# start of Data provided

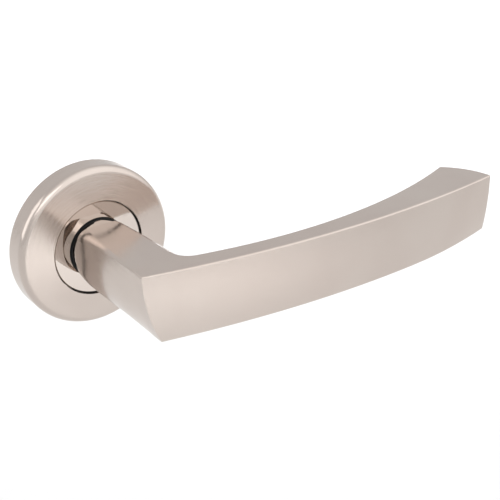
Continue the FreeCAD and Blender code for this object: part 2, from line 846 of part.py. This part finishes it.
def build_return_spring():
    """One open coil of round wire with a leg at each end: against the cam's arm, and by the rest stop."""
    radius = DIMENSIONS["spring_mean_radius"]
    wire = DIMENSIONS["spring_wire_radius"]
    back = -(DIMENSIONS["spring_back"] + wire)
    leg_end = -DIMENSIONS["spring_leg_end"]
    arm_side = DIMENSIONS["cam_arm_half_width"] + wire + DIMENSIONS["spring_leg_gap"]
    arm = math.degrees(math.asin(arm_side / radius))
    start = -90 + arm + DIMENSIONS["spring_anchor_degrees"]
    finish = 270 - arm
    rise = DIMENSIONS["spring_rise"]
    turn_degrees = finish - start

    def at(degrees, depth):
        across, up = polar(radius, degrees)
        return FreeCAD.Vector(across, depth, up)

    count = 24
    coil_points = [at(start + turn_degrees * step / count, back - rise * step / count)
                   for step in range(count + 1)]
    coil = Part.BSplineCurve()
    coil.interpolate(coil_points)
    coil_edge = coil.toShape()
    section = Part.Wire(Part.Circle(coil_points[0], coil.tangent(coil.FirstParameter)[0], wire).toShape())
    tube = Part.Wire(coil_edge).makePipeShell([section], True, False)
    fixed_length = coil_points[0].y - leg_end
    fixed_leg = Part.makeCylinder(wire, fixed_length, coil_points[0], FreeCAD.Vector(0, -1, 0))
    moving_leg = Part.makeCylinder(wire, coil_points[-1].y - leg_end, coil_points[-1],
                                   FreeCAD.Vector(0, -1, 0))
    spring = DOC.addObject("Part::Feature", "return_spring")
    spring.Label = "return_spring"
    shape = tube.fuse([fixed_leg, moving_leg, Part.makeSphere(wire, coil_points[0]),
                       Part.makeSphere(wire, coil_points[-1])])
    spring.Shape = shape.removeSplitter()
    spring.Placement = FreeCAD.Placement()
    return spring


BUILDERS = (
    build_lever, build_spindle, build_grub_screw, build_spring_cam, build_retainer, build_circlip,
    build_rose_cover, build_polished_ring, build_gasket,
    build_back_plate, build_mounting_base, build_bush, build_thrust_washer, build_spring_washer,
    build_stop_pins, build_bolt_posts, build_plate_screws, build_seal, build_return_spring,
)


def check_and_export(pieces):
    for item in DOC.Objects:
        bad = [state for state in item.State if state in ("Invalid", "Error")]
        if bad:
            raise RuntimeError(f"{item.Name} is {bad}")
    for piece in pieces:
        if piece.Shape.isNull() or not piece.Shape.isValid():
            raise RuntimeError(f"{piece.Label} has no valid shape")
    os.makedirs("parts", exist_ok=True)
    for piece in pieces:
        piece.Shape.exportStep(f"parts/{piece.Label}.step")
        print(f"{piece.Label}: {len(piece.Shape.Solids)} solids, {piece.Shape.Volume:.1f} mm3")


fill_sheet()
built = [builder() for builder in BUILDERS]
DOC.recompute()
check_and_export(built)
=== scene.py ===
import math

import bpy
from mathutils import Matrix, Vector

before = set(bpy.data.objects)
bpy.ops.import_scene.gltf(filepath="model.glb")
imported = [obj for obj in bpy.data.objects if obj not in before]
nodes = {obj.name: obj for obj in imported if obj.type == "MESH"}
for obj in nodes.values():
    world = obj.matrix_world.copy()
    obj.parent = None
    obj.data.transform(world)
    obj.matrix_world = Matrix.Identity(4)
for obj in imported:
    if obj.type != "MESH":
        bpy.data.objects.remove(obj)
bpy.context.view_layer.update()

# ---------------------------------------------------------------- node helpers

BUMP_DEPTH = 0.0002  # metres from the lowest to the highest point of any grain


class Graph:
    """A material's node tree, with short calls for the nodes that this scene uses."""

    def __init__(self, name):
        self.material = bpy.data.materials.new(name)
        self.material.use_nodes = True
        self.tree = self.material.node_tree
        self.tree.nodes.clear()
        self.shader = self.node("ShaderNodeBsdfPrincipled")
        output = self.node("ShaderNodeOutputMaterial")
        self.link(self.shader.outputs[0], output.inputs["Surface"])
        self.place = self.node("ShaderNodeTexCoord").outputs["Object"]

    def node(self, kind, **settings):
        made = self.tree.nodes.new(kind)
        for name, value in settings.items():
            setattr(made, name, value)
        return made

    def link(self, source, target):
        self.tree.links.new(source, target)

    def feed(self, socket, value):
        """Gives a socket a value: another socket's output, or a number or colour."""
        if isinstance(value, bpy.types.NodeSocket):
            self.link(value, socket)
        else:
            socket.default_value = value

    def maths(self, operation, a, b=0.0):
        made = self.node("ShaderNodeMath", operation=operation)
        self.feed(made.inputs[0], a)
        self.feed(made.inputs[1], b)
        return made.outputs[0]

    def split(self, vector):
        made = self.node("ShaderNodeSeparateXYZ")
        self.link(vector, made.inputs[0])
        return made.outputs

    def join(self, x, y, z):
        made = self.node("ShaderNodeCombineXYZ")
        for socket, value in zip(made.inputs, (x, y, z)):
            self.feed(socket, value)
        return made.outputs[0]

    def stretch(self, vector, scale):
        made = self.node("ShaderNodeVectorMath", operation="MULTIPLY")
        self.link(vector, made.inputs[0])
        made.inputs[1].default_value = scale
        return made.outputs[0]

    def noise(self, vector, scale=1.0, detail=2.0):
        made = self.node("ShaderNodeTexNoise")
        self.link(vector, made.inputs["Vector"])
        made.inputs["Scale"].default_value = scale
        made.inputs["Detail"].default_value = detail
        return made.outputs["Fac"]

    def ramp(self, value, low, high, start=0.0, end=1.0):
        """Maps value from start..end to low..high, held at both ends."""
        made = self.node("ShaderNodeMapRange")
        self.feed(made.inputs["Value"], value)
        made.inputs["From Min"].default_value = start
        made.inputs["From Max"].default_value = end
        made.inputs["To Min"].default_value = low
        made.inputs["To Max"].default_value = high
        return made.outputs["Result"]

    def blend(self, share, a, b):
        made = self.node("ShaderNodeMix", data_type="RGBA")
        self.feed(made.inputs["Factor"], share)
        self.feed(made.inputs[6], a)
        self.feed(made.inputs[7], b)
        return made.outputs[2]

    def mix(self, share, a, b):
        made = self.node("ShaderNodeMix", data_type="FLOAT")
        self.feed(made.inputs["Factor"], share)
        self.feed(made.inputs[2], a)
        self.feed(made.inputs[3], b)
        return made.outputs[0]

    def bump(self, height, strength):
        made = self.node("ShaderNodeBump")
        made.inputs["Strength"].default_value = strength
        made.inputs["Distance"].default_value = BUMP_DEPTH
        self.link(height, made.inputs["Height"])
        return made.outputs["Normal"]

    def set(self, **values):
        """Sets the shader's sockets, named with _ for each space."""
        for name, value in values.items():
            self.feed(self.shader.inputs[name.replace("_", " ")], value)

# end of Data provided

**Work to do:** Begin at the line that has "return spring", stop after the line that has "BUMP_DEPTH = 0.0002", and repeat exactly those lines, nothing more.

**Reply:**
    return spring


BUILDERS = (
    build_lever, build_spindle, build_grub_screw, build_spring_cam, build_retainer, build_circlip,
    build_rose_cover, build_polished_ring, build_gasket,
    build_back_plate, build_mounting_base, build_bush, build_thrust_washer, build_spring_washer,
    build_stop_pins, build_bolt_posts, build_plate_screws, build_seal, build_return_spring,
)


def check_and_export(pieces):
    for item in DOC.Objects:
        bad = [state for state in item.State if state in ("Invalid", "Error")]
        if bad:
            raise RuntimeError(f"{item.Name} is {bad}")
    for piece in pieces:
        if piece.Shape.isNull() or not piece.Shape.isValid():
            raise RuntimeError(f"{piece.Label} has no valid shape")
    os.makedirs("parts", exist_ok=True)
    for piece in pieces:
        piece.Shape.exportStep(f"parts/{piece.Label}.step")
        print(f"{piece.Label}: {len(piece.Shape.Solids)} solids, {piece.Shape.Volume:.1f} mm3")


fill_sheet()
built = [builder() for builder in BUILDERS]
DOC.recompute()
check_and_export(built)
=== scene.py ===
import math

import bpy
from mathutils import Matrix, Vector

before = set(bpy.data.objects)
bpy.ops.import_scene.gltf(filepath="model.glb")
imported = [obj for obj in bpy.data.objects if obj not in before]
nodes = {obj.name: obj for obj in imported if obj.type == "MESH"}
for obj in nodes.values():
    world = obj.matrix_world.copy()
    obj.parent = None
    obj.data.transform(world)
    obj.matrix_world = Matrix.Identity(4)
for obj in imported:
    if obj.type != "MESH":
        bpy.data.objects.remove(obj)
bpy.context.view_layer.update()

# ---------------------------------------------------------------- node helpers

BUMP_DEPTH = 0.0002  # metres from the lowest to the highest point of any grain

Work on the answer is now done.